Average revenue : 596450455.30 
2.5% quantile : -203518869.07 
Confidence interval from 1363212272.00  to -203518869.07
Loss risk: 0.08 


In [59]:
bootstrap_region(target_valid_1, predictions_1)

Average revenue : 670158266.03 
2.5% quantile : 28877177.66 
Confidence interval from 1289005367.38  to 28877177.66
Loss risk: 0.02 


In [60]:
bootstrap_region(target_valid_2, predictions_2)

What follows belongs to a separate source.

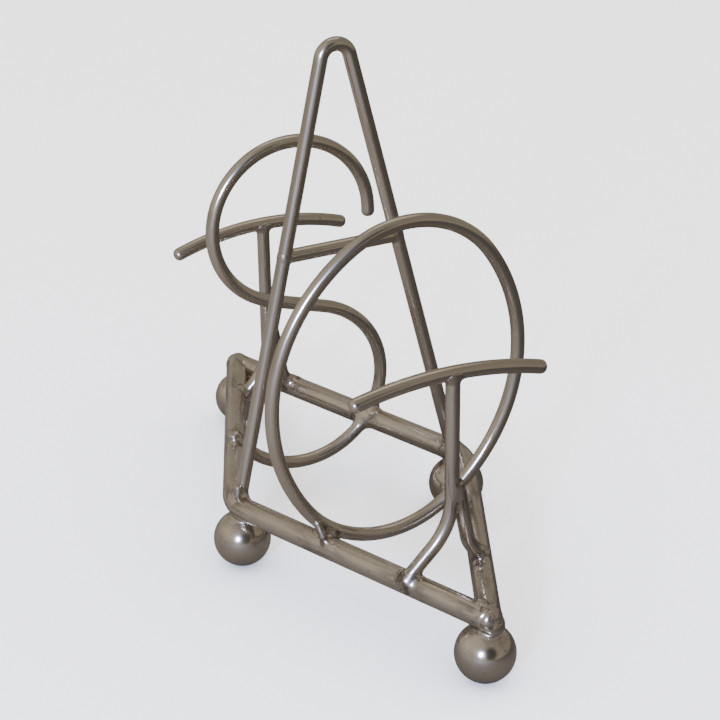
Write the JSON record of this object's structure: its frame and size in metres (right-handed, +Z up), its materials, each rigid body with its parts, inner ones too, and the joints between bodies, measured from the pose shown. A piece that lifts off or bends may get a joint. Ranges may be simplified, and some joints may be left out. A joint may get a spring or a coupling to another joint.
{
  "type": "wire slice rack",
  "caption": "Plated wire rack on ball feet: bent wire dividers stand across a diamond base rod, with slots between them for slices of toast.",
  "frame": {"origin": "on the ground under the middle of the base, where the ball feet stand", "axes": "+Z up; +Y along the long diagonal of the base from the front divider to the back one; +X to the right, along the dividers"},
  "size_m": [0.0836, 0.1752, 0.1476],
  "materials": {
    "plated_wire": "satin nickel plate on steel wire",
    "plated_rod": "satin nickel plate on steel rod",
    "plated_ball": "satin nickel plate, brighter on the balls"
  },
  "bodies": {
    "root": {"frame": "plated_rod", "foot_front": "plated_ball", "foot_back": "plated_ball", "foot_left": "plated_ball", "foot_right": "plated_ball", "front_bar": "plated_wire", "front_stem": "plated_wire", "front_leg": "plated_wire", "ring": "plated_wire", "peak": "plated_wire", "peak_bar": "plated_wire", "curl": "plated_wire", "back_bar": "plated_wire", "back_stem": "plated_wire", "back_leg": "plated_wire"}
  },
  "joints": []
}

Average revenue : 602304117.58 
2.5% quantile : -219213987.44 
Confidence interval from 1381132426.07  to -219213987.44
Loss risk: 0.08 


Based on the data obtained, the following conclusions can be drawn:

- The average revenue is the highest in the second region, the lowest in the third.
- 2.5% quantile is lower in the third region, higher is in the second.
- The confidence interval is higher in the first and third regions, lower is in the second.
- The risk of losses is lower in the second region, higher in the first and third.

## Summary

- Data was studied and prepared
- The model was trained for each region. The average stock of predicted raw materials averages 94.97 thousand barrels.
- The highest standard deviation can be seen in the 3rd region, the lowest - in the 2nd.
- Most of the oil reserves per well are in regions 3 and 1.
- Profit from oil production is highest in regions 1 and 2.
- The average revenue is highest in the second region.
- The risk of losses is lower in the second region.

It can be concluded that the second region is best suited for well development, as it can be observed the lowest risk of losses, the highest revenue, as well as a high 95% confidence interval.